In short, my reading of history is that America’s Founding Fathers would have been baffled by the notion that the pursuit of justice or the common good is a governmental priority in any substantial state of tension with a governmental priority of securing negative rights. Our political leaders were expected to pursue “the common good of the society,” as Madison framed it in The Federalist No. 57, while also being sure to protect and secure the preexisting negative rights of a free citizenry.

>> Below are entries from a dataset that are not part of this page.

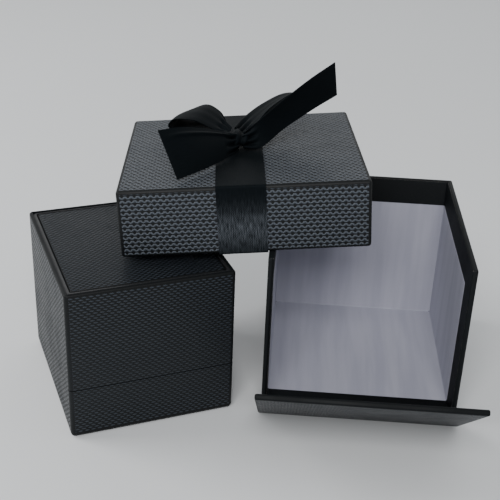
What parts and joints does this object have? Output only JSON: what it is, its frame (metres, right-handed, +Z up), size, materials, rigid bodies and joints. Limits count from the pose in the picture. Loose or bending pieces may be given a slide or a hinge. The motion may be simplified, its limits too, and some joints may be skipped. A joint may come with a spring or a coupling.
{
  "type": "jewelry gift box",
  "caption": "Hinged ring box with a drop-front outer box and a ribboned, bow-topped lid, in black embossed leatherette paper with a white lining.",
  "frame": {"origin": "centre of the outer box's flat underside, on the surface that all three units stand on", "axes": "+Z up; +Y from the outer box's open front to its back; +X along the outer box's width, away from the ring box"},
  "size_m": [0.1544, 0.1241, 0.111],
  "materials": {
    "leatherette": "embossed basket weave, low sheen",
    "greyboard": "bare greyboard, wrapped",
    "white_paper": "smooth matt lining paper",
    "satin_ribbon": "black satin",
    "moulded_shell": "moulded, covered",
    "velvet": "short pile",
    "pad_satin": "white satin",
    "hinge_steel": "plated",
    "felt": "short felt"
  },
  "bodies": {
    "outer_box": {"outer_floor_board": "greyboard", "outer_back_board": "greyboard", "outer_left_board": "greyboard", "outer_right_board": "greyboard", "outer_wall_wrap": "leatherette", "outer_bottom_paper": "leatherette", "outer_wall_liner": "white_paper", "outer_floor_liner": "white_paper", "front_hinge_strip": "leatherette"},
    "drop_front": {"drop_front_board": "greyboard", "drop_front_wrap": "leatherette", "drop_front_liner": "white_paper"},
    "bow_lid": {"lid_top_board": "greyboard", "lid_front_board": "greyboard", "lid_back_board": "greyboard", "lid_left_board": "greyboard", "lid_right_board": "greyboard", "lid_wrap": "leatherette", "lid_liner": "white_paper", "ribbon_band": "satin_ribbon", "bow_knot": "satin_ribbon", "bow_left_loop": "satin_ribbon", "bow_right_loop": "satin_ribbon", "bow_left_tail": "satin_ribbon", "bow_right_tail": "satin_ribbon"},
    "ring_base": {"ring_base_shell": "moulded_shell", "ring_base_cover": "leatherette", "ring_base_felt": "felt", "ring_base_lip": "velvet", "ring_cushion_front": "velvet", "ring_cushion_rear": "velvet", "hinge_base_leaf": "hinge_steel", "hinge_pin": "hinge_steel", "hinge_snap_spring": "hinge_steel"},
    "ring_lid": {"ring_lid_shell": "moulded_shell", "ring_lid_cover": "leatherette", "ring_lid_top_panel": "leatherette", "ring_lid_lining": "velvet", "ring_lid_pad": "pad_satin", "hinge_lid_leaf": "hinge_steel"}
  },
  "joints": [
    {"name": "front_hinge", "type": "hinge", "parent": "outer_box", "child": "drop_front", "pos_m": [0, -0.0391, 0], "axis": [-1, 0, 0], "range_deg": [-40.5, 49.5]},
    {"name": "bow_lid_lift", "type": "slide", "parent": "outer_box", "child": "bow_lid", "axis": [0, 0, 1], "range_m": [0, 0.15]},
    {"name": "ring_box_slide", "type": "slide", "parent": "outer_box", "child": "ring_base", "axis": [-1, 0, 0], "range_m": [0, 0.06]},
    {"name": "ring_lid_hinge", "type": "hinge", "parent": "ring_base", "child": "ring_lid", "pos_m": [-0.09502, 0.00833, 0.01865], "axis": [-0.91, -0.4147, 0], "range_deg": [0, 90]}
  ],
  "couplings": [
    {"joint": "ring_lid_hinge", "follows": "bow_lid_lift", "rad_per_m": 10.46}
  ]
}
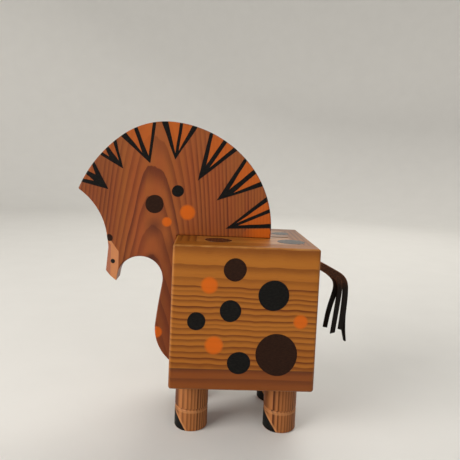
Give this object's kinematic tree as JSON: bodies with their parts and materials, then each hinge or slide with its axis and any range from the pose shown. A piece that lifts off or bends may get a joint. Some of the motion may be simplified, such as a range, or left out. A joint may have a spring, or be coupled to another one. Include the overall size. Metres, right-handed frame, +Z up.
{
  "type": "wooden horse figure",
  "caption": "Free-standing wooden horse: a glued box body on dowel legs, a flat sawn board for head, mane and chest lapped over its front top edge, and a tail of leather thongs.",
  "frame": {"origin": "on the ground, at the middle of the woodwork's length and width, tail thongs left out", "axes": "+Z up, +X from the head to the tail, -Y is the horse's left side"},
  "size_m": [0.2096, 0.1, 0.2218],
  "materials": {
    "body_wood": "clear gloss lacquer over fine-grained golden softwood",
    "base_wood": "clear gloss lacquer over reddish softwood",
    "head_wood": "clear satin lacquer over red-brown figured softwood",
    "leg_wood": "turned, clear lacquer, straight stripes of grain",
    "spline_wood": "bare",
    "tail_leather": "dyed nearly black, matte with worn brown edges",
    "black_paint": "hand-brushed black enamel, gloss",
    "orange_paint": "thin brushed orange paint, satin, the grain shows faintly through",
    "brown_paint": "hand-brushed dark brown enamel, satin"
  },
  "bodies": {
    "root": {"bottom_board": "base_wood", "left_side_board": "body_wood", "right_side_board": "body_wood", "front_board": "body_wood", "rear_board": "body_wood", "top_board": "body_wood", "head_plate": "head_wood", "head_spline": "spline_wood", "front_left_leg": "leg_wood", "front_right_leg": "leg_wood", "rear_left_leg": "leg_wood", "rear_right_leg": "leg_wood", "tail_peg": "spline_wood", "tail_thong_1": "tail_leather", "tail_thong_2": "tail_leather", "tail_thong_3": "tail_leather", "tail_thong_4": "tail_leather"}
  },
  "joints": []
}
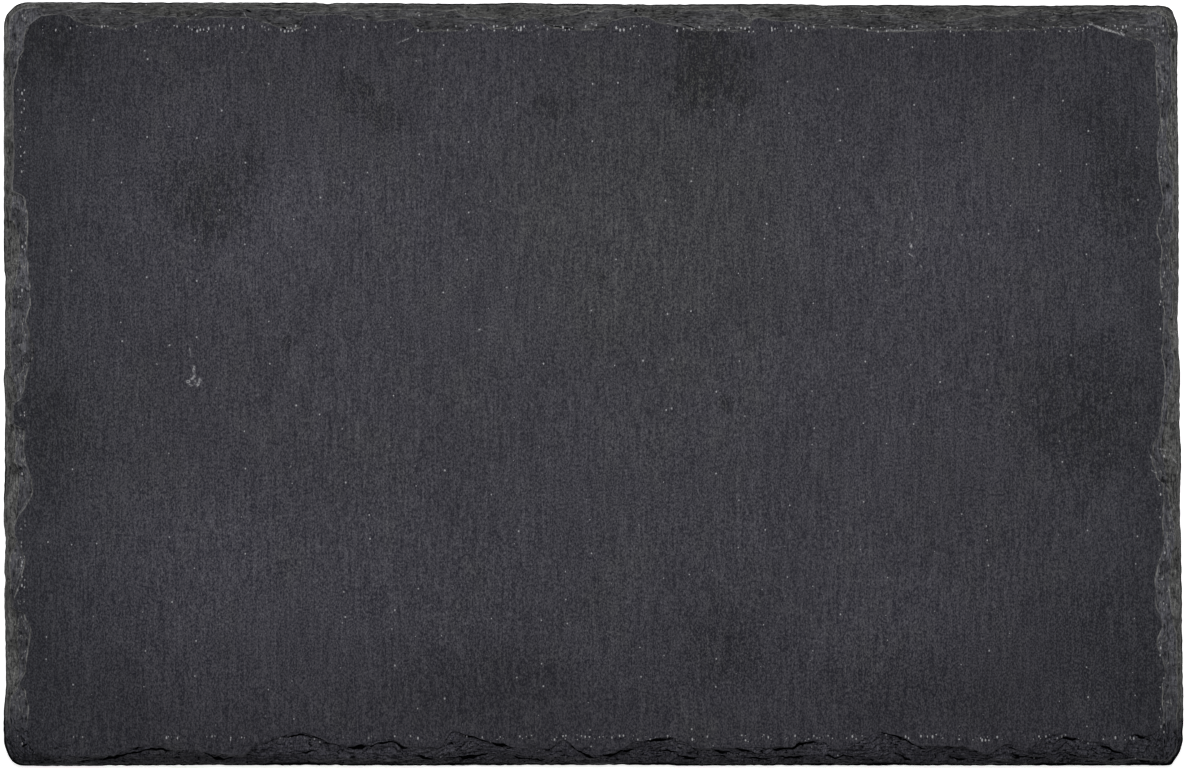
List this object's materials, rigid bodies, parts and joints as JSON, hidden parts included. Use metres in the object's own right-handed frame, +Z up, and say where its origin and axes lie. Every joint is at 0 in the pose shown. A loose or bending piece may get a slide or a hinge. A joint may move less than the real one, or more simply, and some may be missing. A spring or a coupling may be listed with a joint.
{
  "type": "slate slab",
  "caption": "Thin rectangular riven slate plate with a flaked, stepped edge all round and softened corners, lying flat on its underside.",
  "frame": {"origin": "middle of the underside's bounding rectangle, on the surface that the slab lies on", "axes": "+X along the length, +Y across the width towards the back edge, +Z up through the thickness"},
  "size_m": [0.311, 0.2014, 0.006],
  "materials": {
    "slate": "matt riven face with a fine grain, slightly smoother broken edge"
  },
  "bodies": {
    "root": {"slate_slab": "slate"}
  },
  "joints": []
}
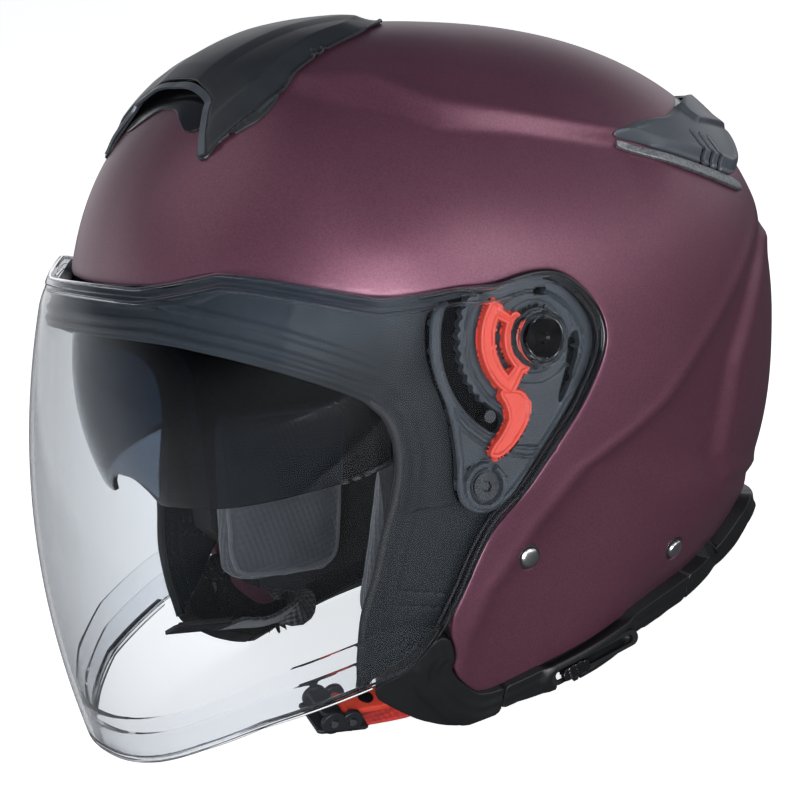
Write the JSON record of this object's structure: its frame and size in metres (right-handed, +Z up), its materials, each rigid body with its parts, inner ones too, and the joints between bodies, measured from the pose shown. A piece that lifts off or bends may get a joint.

Knee-jerk promotion and expansion of liberty run amok toward libertinism, which, much to the chagrin of Objectivists and strict libertarians, has never been the sole and exclusive political priority of any serious political thinker, was utterly rejected by the Founders as a preeminent goal whose pursuit and attainment justified the establishment of governments among men. Instead, it was justice and human flourishing that most animated them — and the pursuit of justice and human flourishing quite naturally fit within the Declaration and Constitution’s over-arching framework of negative liberty. In the specific context of the pornography debate, there is, of course, no natural or First Amendment constitutional “right” to smut.

The Founding Fathers were thus both “common good” conservatives and “rights-based” conservatives. Which is what we should want our political leaders today to be, as well.